In the lecture we have seen how data sets influenced by outliers can be fitted better when using the Huber loss function.
Another way to deal with outliers is called Winsorizing or winsorization and implemented in scipy (from scipy.stats.mstats import winsorize).
a) using the scipy online documentation, look up what this method means and write a small Python example.
b) try to fit the data from our lecture, section "Fitting A Straight Line To Data", after applying Winsorizing, and describe 



### Solution



In [30]:
#Python example of winsorizing
#From https://docs.scipy.org/doc/scipy/reference/generated/scipy.stats.mstats.winsorize.html

import numpy as np
%matplotlib inline
import matplotlib.pyplot as plt
from scipy.stats.mstats import winsorize

a = np.array([10, 4, 9, 8, 5, 3, 7, 2, 1, 6])
print(a)

winsorize(a, limits=[0.1, 0.2])


[10  4  9  8  5  3  7  2  1  6]


masked_array(data=[8, 4, 8, 8, 5, 3, 7, 2, 2, 6],
             mask=False,
       fill_value=999999)

In [31]:
#Fitting a Straight Line to Data with Winsorizing
import numpy as np
from matplotlib import pyplot as plt
%matplotlib inline
%config InlineBackend.figure_format='retina'

import scipy.stats
from scipy.stats import norm
from scipy.stats import uniform
from scipy import optimize
from astroML import stats as astroMLstats
from astroML.datasets import fetch_hogg2010test

In [32]:
#------------------------------------------------------------
# Get data from AstroML: this includes outliers
data = fetch_hogg2010test()
x = data['x'] # x data
y = data['y'] # y data
x_win = winsorize(x, limits=[0.1, 0.2])
y_win = winsorize(y, limits=[0.1, 0.2])

dy = data['sigma_y'] # uncertainties on y data

# Define the standard squared-loss function.
# This is just another name for chi^2
def squared_loss(m, b, x_win, y_win, dy):
    y_fit = m * x_win + b
    return np.sum(((y_win - y_fit) / dy) ** 2, -1)

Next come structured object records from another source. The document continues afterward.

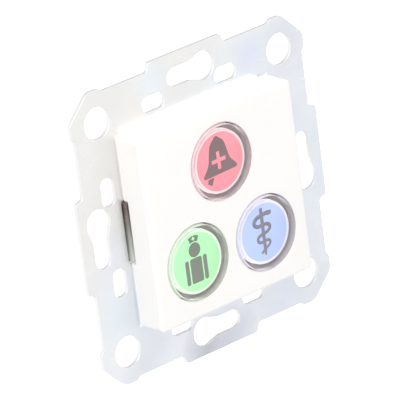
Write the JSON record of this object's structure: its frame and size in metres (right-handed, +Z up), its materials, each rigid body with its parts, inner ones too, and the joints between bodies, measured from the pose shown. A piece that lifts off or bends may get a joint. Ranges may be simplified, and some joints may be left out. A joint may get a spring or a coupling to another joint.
{
  "type": "nurse call button",
  "caption": "Square white nurse call module with round push buttons under clear caps, clipped into a flat zinc-plated steel mounting plate with keyholes and corner holes.",
  "frame": {"origin": "centre of the mounting plate's back face, in the plane of the wall", "axes": "+X to the right and +Z up as it hangs on the wall; the front faces -Y, and the buttons are pressed towards +Y"},
  "size_m": [0.071, 0.0227, 0.071],
  "materials": {
    "zinc_steel": "zinc plated and passivated, satin",
    "cover_plastic": "fine satin moulded",
    "frame_plastic": "moulded",
    "housing_plastic": "moulded",
    "clip_steel": "blued spring steel",
    "board": "solder resist",
    "led_plastic": "clear lens over phosphor",
    "terminal_plastic": "moulded",
    "clamp_metal": "tinned",
    "screw_steel": "nickel plated",
    "clear_cap": "clear moulded polycarbonate",
    "red_label": "printed film",
    "green_label": "printed film",
    "blue_label": "printed film",
    "seal_rubber": "moulded",
    "plunger_plastic": "translucent moulded",
    "spring_steel": "drawn wire",
    "switch_plastic": "moulded",
    "stem_plastic": "moulded"
  },
  "bodies": {
    "module": {"mounting_plate": "zinc_steel", "front_cover": "cover_plastic", "module_frame": "frame_plastic", "rear_housing": "housing_plastic", "left_clip": "clip_steel", "right_clip": "clip_steel", "circuit_board": "board", "indicator_leds": "led_plastic", "terminal_block": "terminal_plastic", "terminal_clamps": "clamp_metal", "terminal_screws": "screw_steel", "housing_screws": "screw_steel", "call_switch": "switch_plastic", "nurse_switch": "switch_plastic", "doctor_switch": "switch_plastic", "call_spring": "spring_steel", "nurse_spring": "spring_steel", "doctor_spring": "spring_steel"},
    "call_button": {"call_cap": "clear_cap", "call_label": "red_label", "call_seal": "seal_rubber", "call_plunger": "plunger_plastic", "call_switch_stem": "stem_plastic"},
    "nurse_button": {"nurse_cap": "clear_cap", "nurse_label": "green_label", "nurse_seal": "seal_rubber", "nurse_plunger": "plunger_plastic", "nurse_switch_stem": "stem_plastic"},
    "doctor_button": {"doctor_cap": "clear_cap", "doctor_label": "blue_label", "doctor_seal": "seal_rubber", "doctor_plunger": "plunger_plastic", "doctor_switch_stem": "stem_plastic"}
  },
  "joints": [
    {"name": "call_press", "type": "slide", "parent": "module", "child": "call_button", "axis": [0, 1, 0], "range_m": [0, 0.001], "stiffness_N_per_m": 500, "springref_m": -0.0016, "deforming": ["call_spring"]},
    {"name": "nurse_press", "type": "slide", "parent": "module", "child": "nurse_button", "axis": [0, 1, 0], "range_m": [0, 0.001], "stiffness_N_per_m": 500, "springref_m": -0.0016, "deforming": ["nurse_spring"]},
    {"name": "doctor_press", "type": "slide", "parent": "module", "child": "doctor_button", "axis": [0, 1, 0], "range_m": [0, 0.001], "stiffness_N_per_m": 500, "springref_m": -0.0016, "deforming": ["doctor_spring"]}
  ]
}
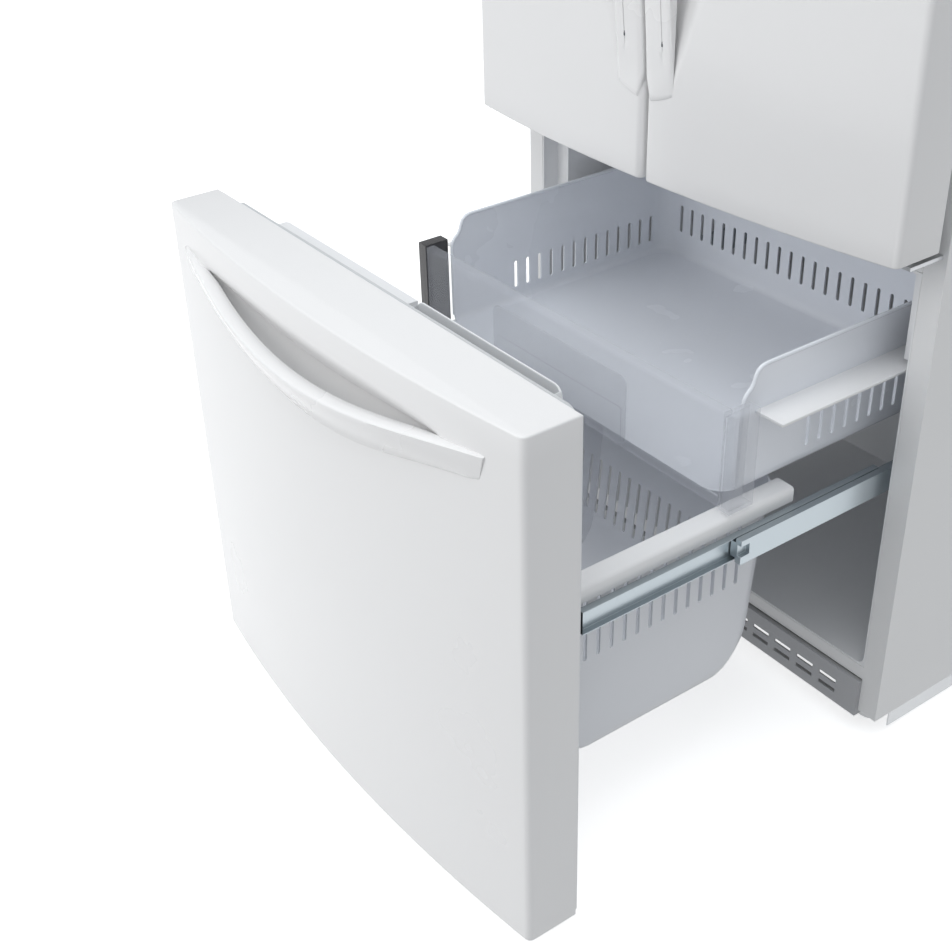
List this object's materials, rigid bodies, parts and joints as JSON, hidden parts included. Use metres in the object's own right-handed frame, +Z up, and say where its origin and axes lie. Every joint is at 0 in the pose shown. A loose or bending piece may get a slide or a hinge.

# define a lambda function that defines the sum of squared errors.

# let's first exclude the outliers by chopping off the first 4 points.
f_squared = lambda beta: squared_loss(beta[0], beta[1], 
                                      x_win=x_win[4:], y_win=y_win[4:], 
                                      dy=dy[4:])

#------------------------------------------------------------
# compute the maximum likelihood 
beta0 = (1, 30) # initial guess for a and b
beta_squared = optimize.fmin(f_squared, beta0)

Optimization terminated successfully.
         Current function value: 16.623053
         Iterations: 70
         Function evaluations: 133


In [33]:
#------------------------------------------------------------
# Plot the results
fig = plt.figure(figsize=(6, 6))
ax = fig.add_subplot(111)

# plot the data
ax.errorbar(x[4:], y[4:], dy[4:], 
            fmt='.k', lw=1, ecolor='gray')

# plot the best fit linear relationship
x_fit = np.linspace(0, 350, 10)
ax.plot(x_fit, beta_squared[0] * x_fit + beta_squared[1], 
        ls='--', color='k',
        label="squared loss:\n $y=%.2fx + %.1f$" % tuple(beta_squared))

# plot the data (winsorize)
ax.errorbar(x_win[4:], y_win[4:], dy[4:], 
            fmt='.k', lw=1, ecolor='gray')

# plot the best fit linear relationship (winsorize)
x_fit_win = np.linspace(0, 350, 10)
ax.plot(x_fit_win, beta_squared[0] * x_fit_win + beta_squared[1], 
        ls='--', color='k',
        label="winsorize" % tuple(beta_squared))

ax.set_xlim(0, 350)
ax.set_ylim(100, 700)
ax.set_xlabel('$x$')
ax.set_ylabel('$y$')
ax.legend(loc=4, prop=dict(size=14))

plt.show()

SyntaxError: invalid syntax (Temp/ipykernel_15372/3289834668.py, line 27)

I am not sure why the graph is not plotting but winsorizing the fetched x and y data will cause the data to have the 10% of the lowest value and the 20% of the highest values replaced. In doing so, outliers on the ends of the plotted line would be removed, allowing for a better fitted straight line.